Much to my chagrin, Chicago has never been a slice town. Matt Sussman (Table, Donkey and Stick; Danke) shares that lament. Growing up in Westchester County, New York, “there were three different places I could walk to for a slice,” he recalls. While we aren’t there yet in Chicago, Pizza Dada, which Sussman runs with pizzaiolo Steve Owens at Sterling Food Hall, is filling that slice void downtown.

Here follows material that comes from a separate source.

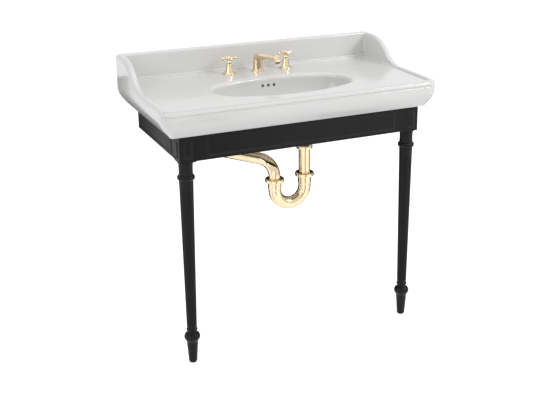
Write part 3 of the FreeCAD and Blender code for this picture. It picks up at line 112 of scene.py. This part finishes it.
# ---------------------------------------------------------------- material helpers
class Recipe:
    """A node material with one Principled shader and coordinates in the object's own metres."""

    def __init__(self, name, color, roughness, metallic=0.0, specular=0.5):
        self.material = bpy.data.materials.new(name)
        self.material.use_nodes = True
        self.tree = self.material.node_tree
        self.shader = self.tree.nodes["Principled BSDF"]
        self.shader.inputs["Base Color"].default_value = (*color, 1.0)
        self.shader.inputs["Metallic"].default_value = metallic
        self.shader.inputs["Roughness"].default_value = roughness
        self.shader.inputs["Specular IOR Level"].default_value = specular
        self.place = self.add("ShaderNodeTexCoord").outputs["Object"]
        self.normal = None

    def add(self, kind, **values):
        node = self.tree.nodes.new(kind)
        for key, value in values.items():
            setattr(node, key, value)
        return node

    def link(self, source, target):
        self.tree.links.new(source, target)

    def scaled_place(self, scale):
        mapping = self.add("ShaderNodeMapping")
        mapping.inputs["Scale"].default_value = scale
        self.link(self.place, mapping.inputs["Vector"])
        return mapping.outputs["Vector"]

    def noise(self, scale, detail, stretch=EVEN):
        node = self.add("ShaderNodeTexNoise")
        node.inputs["Scale"].default_value = scale
        node.inputs["Detail"].default_value = detail
        self.link(self.scaled_place(stretch), node.inputs["Vector"])
        return node.outputs["Fac"]

    def ramp(self, value, span, first, last):
        """Takes the values in the span to those from first to last, and holds the rest at the ends."""
        node = self.add("ShaderNodeMapRange")
        node.inputs["From Min"].default_value = span[0]
        node.inputs["From Max"].default_value = span[1]
        node.inputs["To Min"].default_value = first
        node.inputs["To Max"].default_value = last
        self.link(value, node.inputs["Value"])
        return node.outputs["Result"]

    def times(self, first, second):
        node = self.add("ShaderNodeMath", operation="MULTIPLY")
        self.link(first, node.inputs[0])
        self.link(second, node.inputs[1])
        return node.outputs["Value"]

    def blend_color(self, factor, first, second):
        node = self.add("ShaderNodeMix", data_type="RGBA")
        node.inputs["A"].default_value = (*first, 1.0)
        node.inputs["B"].default_value = (*second, 1.0)
        self.link(factor, node.inputs["Factor"])
        self.link(node.outputs["Result"], self.shader.inputs["Base Color"])

    def patches(self, first, second, scale, detail, span=NOISE_SPAN):
        """Soft patches of the second colour over the first."""
        self.blend_color(self.ramp(self.noise(scale, detail), span, 0.0, 1.0), first, second)

    def sheen(self, smooth, rough, scale, detail, span=NOISE_SPAN):
        """Roughness that wanders between two values."""
        value = self.ramp(self.noise(scale, detail), span, smooth, rough)
        self.link(value, self.shader.inputs["Roughness"])

    def bump(self, value, distance, strength=1.0):
        """Adds a layer of relief; layers stack in the order they are added."""
        node = self.add("ShaderNodeBump")
        node.inputs["Distance"].default_value = distance
        node.inputs["Strength"].default_value = strength
        self.link(value, node.inputs["Height"])
        if self.normal:
            self.link(self.normal, node.inputs["Normal"])
        self.normal = node.outputs["Normal"]
        self.link(self.normal, self.shader.inputs["Normal"])

    def grain(self, distance, strength, scale, detail, stretch=EVEN):
        """A layer of relief made of noise."""
        self.bump(self.noise(scale, detail, stretch), distance, strength)


def shade(color, factor):
    return tuple(min(1.0, c * factor) for c in color)


# ---------------------------------------------------------------- materials
def glaze_material():
    """White vitreous glaze: a glassy coat over a body with very soft waves and tiny specks."""
    glaze = Recipe("glaze", GLAZE, roughness=0.22)
    glaze.shader.inputs["Coat Weight"].default_value = 0.4
    glaze.shader.inputs["Coat Roughness"].default_value = 0.06
    glaze.patches(GLAZE, shade(GLAZE, 0.975), scale=5.0, detail=3.0)
    glaze.sheen(0.17, 0.26, scale=26.0, detail=4.0)
    glaze.grain(distance=0.0005, strength=0.2, scale=9.0, detail=2.0)
    glaze.grain(distance=0.00004, strength=0.4, scale=420.0, detail=2.0)
    return glaze.material


def lacquer_material():
    """Satin black lacquer over wood: a hint of grain under it and slightly uneven sheen."""
    lacquer = Recipe("black_lacquer", LACQUER, roughness=0.36, specular=0.16)
    lacquer.patches(LACQUER, shade(LACQUER, 1.5), scale=9.0, detail=4.0)
    lacquer.sheen(0.33, 0.46, scale=34.0, detail=5.0, span=WIDE_SPAN)
    lacquer.grain(distance=0.00012, strength=0.5, scale=60.0, detail=5.0, stretch=(6.0, 6.0, 0.5))
    lacquer.grain(distance=0.00003, strength=0.5, scale=900.0, detail=2.0)
    return lacquer.material


def polished_material():
    """Polished pale gold brass with faint polishing lines and finger-soft patches."""
    brass = Recipe("polished_brass", GOLD, roughness=0.09, metallic=1.0)
    brass.patches(GOLD, GOLD_DEEP, scale=18.0, detail=4.0, span=LATE_SPAN)
    brass.sheen(0.05, 0.12, scale=55.0, detail=5.0)
    brass.grain(distance=0.000006, strength=0.5, scale=700.0, detail=3.0, stretch=(1.0, 1.0, 0.15))
    return brass.material


def turned_metal(name, color, roughness, thread=None):
    """Machined metal with fine turning lines round the upright axis, and a thread if it has one."""
    metal = Recipe(name, color, roughness, metallic=1.0)
    metal.blend_color(metal.noise(scale=40.0, detail=5.0), color, shade(color, 0.8))
    metal.sheen(roughness - 0.06, roughness + 0.08, scale=120.0, detail=5.0)
    metal.grain(distance=0.00004, strength=0.6, scale=500.0, detail=2.0, stretch=(0.2, 0.2, 4.0))
    if thread:
        add_thread(metal, *thread)
    return metal.material


def add_thread(metal, pitch, low, high):
    """Rounded thread ridges round an upright shank between two heights."""
    wave = metal.add("ShaderNodeTexWave", wave_type="BANDS", bands_direction="Z", wave_profile="SIN")
    wave.inputs["Scale"].default_value = 2.0 * math.pi / WAVE_RATE / pitch
    metal.link(metal.place, wave.inputs["Vector"])
    parts = metal.add("ShaderNodeSeparateXYZ")
    metal.link(metal.place, parts.inputs["Vector"])
    below = metal.ramp(parts.outputs["Z"], (high - pitch, high), 1.0, 0.0)
    above = metal.ramp(parts.outputs["Z"], (low, low + pitch), 0.0, 1.0)
    zone = metal.times(below, above)
    metal.bump(metal.times(wave.outputs["Fac"], zone), THREAD_DEPTH)


def zinc_material():
    """Zinc plate with a fine spangle."""
    zinc = Recipe("zinc", ZINC, roughness=0.42, metallic=1.0)
    spangle = zinc.add("ShaderNodeTexVoronoi")
    spangle.inputs["Scale"].default_value = 160.0
    zinc.link(zinc.place, spangle.inputs["Vector"])
    zinc.blend_color(spangle.outputs["Distance"], ZINC, shade(ZINC, 0.75))
    zinc.sheen(0.34, 0.52, scale=90.0, detail=4.0)
    zinc.grain(distance=0.00005, strength=0.5, scale=300.0, detail=3.0)
    return zinc.material


def beech_material():
    """Bare beech with its grain along X."""
    beech = Recipe("beech", BEECH, roughness=0.6)
    beech.blend_color(beech.noise(scale=90.0, detail=6.0, stretch=LONG_GRAIN), BEECH, shade(BEECH, 0.65))
    beech.grain(distance=0.0001, strength=0.6, scale=200.0, detail=4.0, stretch=LONG_GRAIN)
    return beech.material


def soft_material(name, color, roughness):
    """Rubber or plastic with a fine even grain."""
    soft = Recipe(name, color, roughness)
    soft.blend_color(soft.noise(scale=70.0, detail=4.0), color, shade(color, 1.35))
    soft.sheen(roughness - 0.08, roughness + 0.08, scale=150.0, detail=4.0)
    soft.grain(distance=0.00003, strength=0.7, scale=1400.0, detail=3.0)
    return soft.material


def slot_materials():
    return {
        "glazed_white": glaze_material(),
        "black_lacquer": lacquer_material(),
        "polished_brass": polished_material(),
        "raw_brass": turned_metal("raw_brass", RAW_BRASS, RAW_BRASS_ROUGHNESS),
        "copper_tube": turned_metal("copper_tube", COPPER, COPPER_ROUGHNESS),
        "zinc_steel": zinc_material(),
        "beech": beech_material(),
        "rubber": soft_material("rubber", RUBBER, RUBBER_ROUGHNESS),
        "outlet_insert": soft_material("outlet_insert", INSERT, INSERT_ROUGHNESS),
    }


# ---------------------------------------------------------------- dressing
def paint(name, material):
    piece = nodes[name]
    piece.data.materials.clear()
    piece.data.materials.append(material)


def dress_nodes(materials):
    for entry in frame["record"]["subparts"]:
        paint(entry["node"], materials[entry["material_slot"]])


def thread_zone(shank, nut, pitch):
    """From the shank's end to the top of its nut, where the thread shows under the basin."""
    return pitch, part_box(shank)[0][2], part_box(nut)[1][2]


def dress_threads():
    for shank, nut, pitch, color, roughness in THREADED:
        thread = thread_zone(shank, nut, pitch)
        paint(shank, turned_metal(shank + "_metal", color, roughness, thread))


# ---------------------------------------------------------------- stage, lights, camera
def seen_or_mirrored(tree):
    """1 for a ray from the camera or off a glossy surface, else 0."""
    rays = tree.nodes.new("ShaderNodeLightPath")
    either = tree.nodes.new("ShaderNodeMath")
    either.operation = "MAXIMUM"
    tree.links.new(rays.outputs["Is Camera Ray"], either.inputs[0])
    tree.links.new(rays.outputs["Is Glossy Ray"], either.inputs[1])
    return either.outputs["Value"]


def stage_material():
    """White floor that still takes the object's shadow."""
    material = bpy.data.materials.new("stage_white")
    material.use_nodes = True
    tree = material.node_tree
    shader = tree.nodes["Principled BSDF"]
    shader.inputs["Base Color"].default_value = (*shade(WHITE, FLOOR_WHITE), 1.0)
    shader.inputs["Roughness"].default_value = FLOOR_ROUGHNESS
    shader.inputs["Specular IOR Level"].default_value = 0.0
    lift = tree.nodes.new("ShaderNodeMath")
    lift.operation = "MULTIPLY"
    lift.inputs[1].default_value = FLOOR_LIFT
    tree.links.new(seen_or_mirrored(tree), lift.inputs[0])
    glow = tree.nodes.new("ShaderNodeEmission")
    glow.inputs["Color"].default_value = (*WHITE, 1.0)
    tree.links.new(lift.outputs["Value"], glow.inputs["Strength"])
    both = tree.nodes.new("ShaderNodeAddShader")
    tree.links.new(shader.outputs["BSDF"], both.inputs[0])
    tree.links.new(glow.outputs["Emission"], both.inputs[1])
    tree.links.new(both.outputs["Shader"], tree.nodes["Material Output"].inputs["Surface"])
    return material


def card_material(name, color):
    """An even tone that no light changes."""
    material = bpy.data.materials.new(name)
    material.use_nodes = True
    tree = material.node_tree
    tone = tree.nodes.new("ShaderNodeEmission")
    tone.inputs["Color"].default_value = (*color, 1.0)
    tree.links.new(tone.outputs["Emission"], tree.nodes["Material Output"].inputs["Surface"])
    return material


def flat_panel(name, corners, material):
    """One four-sided face, linked into the scene."""
    mesh = bpy.data.meshes.new(name)
    mesh.from_pydata(corners, [], [(0, 1, 2, 3)])
    mesh.materials.append(material)
    panel = bpy.data.objects.new(name, mesh)
    bpy.context.scene.collection.objects.link(panel)
    return panel


def card(name, start, end, top, color):
    """An upright card that only mirror-like surfaces see, for the dark lines in polished metal."""
    corners = [(*start, 0.0), (*end, 0.0), (*end, top), (*start, top)]
    panel = flat_panel(name, corners, card_material(name, color))
    for kind in UNSEEN_BY:
        setattr(panel, "visible_" + kind, False)


def make_floor():
    half = FLOOR_SIZE / 2
    corners = [(-half, -half, 0.0), (half, -half, 0.0), (half, half, 0.0), (-half, half, 0.0)]
    flat_panel("floor", corners, stage_material())


def make_cards():
    card("back_card", BACK_CARD_LEFT, BACK_CARD_RIGHT, DARK_CARD_TOP, CARD_DARK)
    card("side_card", BACK_CARD_RIGHT, SIDE_CARD_FRONT, DARK_CARD_TOP, CARD_DARK)
    card("strip_card", STRIP_LEFT, STRIP_RIGHT, STRIP_TOP, CARD_GREY)


def area_light(name, place, target, size, power):
    data = bpy.data.lights.new(name, "AREA")
    data.shape = "RECTANGLE"
    data.size, data.size_y = size
    data.energy = power
    light = bpy.data.objects.new(name, data)
    light.location = place
    light.rotation_mode = "QUATERNION"
    light.rotation_quaternion = (Vector(target) - Vector(place)).to_track_quat("-Z", "Y")
    bpy.context.scene.collection.objects.link(light)


def make_lights():
    for light in LIGHTS:
        area_light(*light)


def make_world():
    """Plain white light on the object, and a pure white backdrop for the camera and reflections."""
    world = bpy.data.worlds.new("studio")
    bpy.context.scene.world = world
    world.use_nodes = True
    tree = world.node_tree
    ambient = tree.nodes["Background"]
    ambient.inputs["Color"].default_value = (*WHITE, 1.0)
    ambient.inputs["Strength"].default_value = AMBIENT
    seen = tree.nodes.new("ShaderNodeBackground")
    seen.inputs["Color"].default_value = (*WHITE, 1.0)
    seen.inputs["Strength"].default_value = 1.0
    mix = tree.nodes.new("ShaderNodeMixShader")
    tree.links.new(seen_or_mirrored(tree), mix.inputs["Fac"])
    tree.links.new(ambient.outputs["Background"], mix.inputs[1])
    tree.links.new(seen.outputs["Background"], mix.inputs[2])
    tree.links.new(mix.outputs["Shader"], tree.nodes["World Output"].inputs["Surface"])


def make_camera():
    data = bpy.data.cameras.new("camera")
    data.sensor_fit = "HORIZONTAL"
    data.sensor_width = SENSOR_WIDTH
    data.lens = FOCAL_PIXELS / PHOTO_WIDTH * SENSOR_WIDTH
    data.shift_x = (PHOTO_WIDTH / 2 - CENTRE_U) / PHOTO_WIDTH
    data.shift_y = (CENTRE_V - PHOTO_HEIGHT / 2) / PHOTO_WIDTH
    camera = bpy.data.objects.new("camera", data)
    yaw, pitch = math.radians(CAMERA_YAW), math.radians(CAMERA_PITCH)
    look = Vector((math.sin(yaw) * math.cos(pitch), math.cos(yaw) * math.cos(pitch), -math.sin(pitch)))
    camera.location = CAMERA_PLACE
    camera.rotation_mode = "QUATERNION"
    camera.rotation_quaternion = look.to_track_quat("-Z", "Y")
    bpy.context.scene.collection.objects.link(camera)
    bpy.context.scene.camera = camera


# ---------------------------------------------------------------- scene
dress_nodes(slot_materials())
dress_threads()
make_floor()
make_cards()
make_lights()
make_world()
make_camera()
bpy.context.scene.view_settings.view_transform = "Standard"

These New York–style slices are great. The menu includes 10 of them, which are thin without any sag. The vodka roni, with crisp pepperoni cups, basil, rich vodka sauce, and Parm, is a standout, as is the white pie, with garlic, basil, dollops of ricotta, and lemon. Up the ante on the white one by making it a Caesar, which piles on crisp, dressed romaine — it’s pizza and a salad in one. It’s super garlicky, so if you’re as into garlic as I am, you’ll love it. Dada also offers thicker, square grandma slices; I liked the earthy mushroom and truffle one. Both styles use a dough made with sourdough starter, yeast, and four types of flour. (Sussman never does anything halfway.)

Dada is slice-only from 11:45 a.m. to 1 p.m. Before and after that, though, you can get whole pies. They’re available for delivery, which means I’m now making Dada part of my at-home rotation.